The economic damage is now measurable. The World Bank estimates that unstable power supply costs Nigeria about $29 billion annually, a staggering drag on output and investment. A recent enterprise survey found that 82.5% of Nigerian firms experience frequent electrical outages, underscoring how normal interruption has become.

That explains why generators remain part of everyday commerce, from market stalls to factories. It also explains why fuel prices matter so much to people far beyond the transport sector. When petrol rises, the cost flows through nearly everything, from sewing and refrigeration to small-scale manufacturing and delivery services.

Vanessa Aguda, a cosmetic chemist and brand founder, captured the frustration plainly when she asked why fuel is so expensive in a country that supplies oil to others. Her question reflects a national grievance: the resource that should cushion households from price shocks has instead become another source of pressure.

Recent price moves have only sharpened that strain. Fuel has climbed to around 1,300 naira per litre, up from a national average of 1,034 naira in January. For workers and small firms that already pay for backup power, the increase compounds an existing burden rather than replacing it.

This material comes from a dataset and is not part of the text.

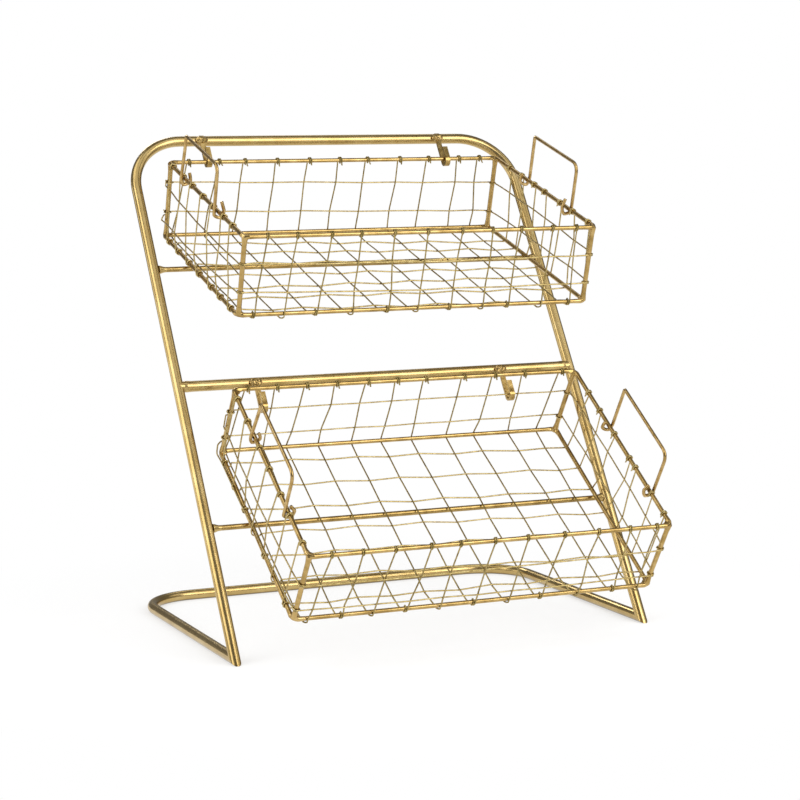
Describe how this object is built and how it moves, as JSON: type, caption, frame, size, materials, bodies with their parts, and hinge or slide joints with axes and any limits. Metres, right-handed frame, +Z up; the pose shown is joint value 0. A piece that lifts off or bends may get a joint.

Why global shocks still land so hard in Nigeria

The latest jump is not only a domestic story. It has also been tied to the war in Iran and the closure of the Strait of Hormuz, which pushed global crude prices higher. Because Nigeria remains deeply exposed to imported refined fuel and international pricing, the shock moved quickly from geopolitics to the pump.

That vulnerability stood out even earlier in the year, when the Central Bank of Nigeria projected in January 2026 that petrol would hover around 950 naira per litre over the year. The forecast already assumed a fragile market. Then the pricing environment shifted again. Dangote Petroleum Refinery’s gantry price was reported at 774 naira per litre in February 2026 after a reduction, but later reporting said loading prices were raised again as crude and operating costs changed.

The pattern matters because it shows how quickly downstream prices can move even when local refining improves supply. A refinery can help ease imports, but it cannot fully insulate consumers from crude volatility, exchange-rate pressure, logistics costs and operating expenses.

An oil giant that still exports its wealth instead of refining it

The deeper problem is structural. Nigeria has spent decades underinvesting in refinery capacity, so even with oil output averaging 1.71 million barrels per day in July 2025, including crude and condensates, it has long exported raw oil and imported refined petrol at international prices. That leaves households and businesses exposed whenever world prices rise.

A later industry report said Nigeria exported 82% of its oil output in 2025, a reminder that the country still sends much of its value abroad before trying to buy back fuel at a premium. The mismatch between production and domestic benefit is the heart of the crisis. Nigeria may pump crude, but it does not consistently turn that crude into affordable energy at home.

Even the flagship Dangote refinery has not escaped the bottlenecks. In March 2026, reporting said the Federal Government and Nigerian National Petroleum Company Limited were exploring foreign crude supply for the refinery through third-party international traders. That is a striking sign of how complicated crude access remains, even for a plant built to reduce import dependence.

Reuters-based reporting in 2026 also said Nigerian crude producers supplied local refineries with less than half of the crude volumes allocated under domestic supply rules in the first quarter of 2026. That shortfall reinforces the same point from another angle: the country’s refining problem is not only about infrastructure, but also about supply discipline, contracting and enforcement.

Why the crisis keeps returning

Nigeria’s fuel and power problems are often described as temporary shocks, but the evidence points to something more durable. Grid collapses, repeated tariff adjustments, refinery constraints, and chronic fuel price volatility all point to a system that is still failing to convert national resources into household security.

For Mr. Kofi in Ikeja, the issue is immediate and practical. A few hours of power feels like relief because the alternative is silence, heat and a generator waiting for fuel. For the broader economy, the same failure shows up in lost output, higher operating costs and a permanent premium on everyday life.

Nigeria’s oil wealth is real. So is the contradiction. Until power becomes dependable and refining becomes reliable, the country will keep exporting crude, importing pain, and asking ordinary people to pay twice for the same energy.